15. The method of claim 11, further comprising directing liquid water from a water supply to a reservoir positioned at the wet bulb temperature sensor prior to said step of measuring the temperature of air within the interior volume of the drawer assembly with the wet bulb temperature sensor.

16. The method of claim 11, further comprising operating an air handler of the refrigerator appliance in order to direct a flow of air across the wet bulb temperature sensor during said step of measuring the temperature of air within the interior volume of the drawer assembly with the wet bulb temperature sensor.

17. A method for establishing a relative humidity of air within a chilled chamber of a refrigerator appliance, comprising:

measuring a temperature of air within the chilled chamber with a dry bulb temperature sensor;

measuring the temperature of air within the chilled chamber with a wet bulb temperature sensor;

calculating a relative humidity for air within the chilled chamber of the refrigerator appliance based at least in part on the temperature of air within the chilled chamber measured with the dry bulb temperature sensor and the temperature of air within the chilled chamber measured with the wet bulb temperature sensor.

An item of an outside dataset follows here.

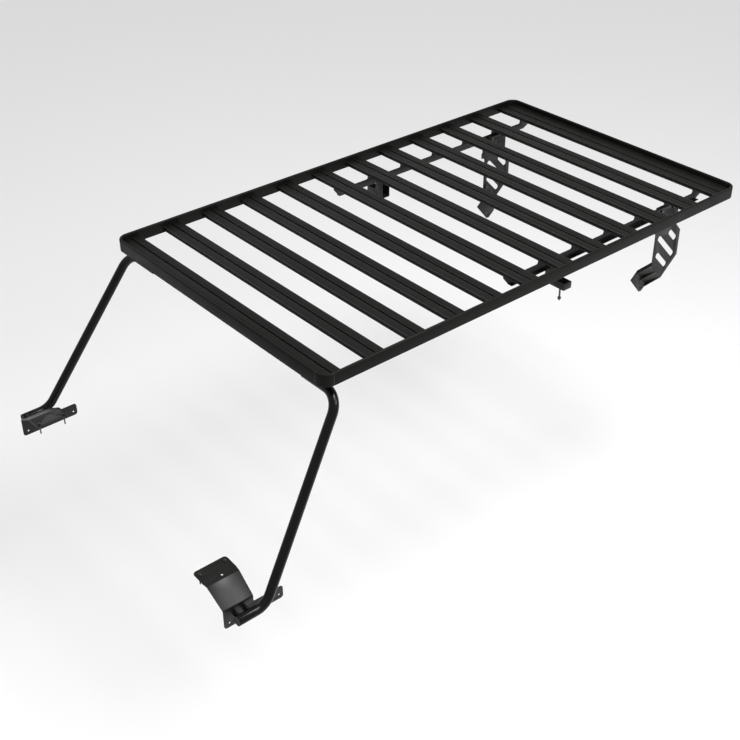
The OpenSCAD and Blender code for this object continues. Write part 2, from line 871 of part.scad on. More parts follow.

18. The method of claim 17, wherein relative humidity for air within the chilled chamber of the refrigerator appliance is correlated to a difference between the temperature of air within the chilled chamber measured with the dry bulb temperature sensor and the temperature of air within the chilled chamber measured with the wet bulb temperature sensor at said step of calculating.

19. The method of claim 17, further comprising directing liquid water from an evaporator of the refrigerator appliance to a reservoir positioned at the wet bulb temperature sensor prior to said step of measuring the temperature of air within the chilled chamber with the wet bulb temperature sensor.

20. The method of claim 17, further comprising operating an air handler of the refrigerator appliance in order to direct a flow of air across the wet bulb temperature sensor during said step of measuring the temperature of air within the chilled chamber with the wet bulb temperature sensor.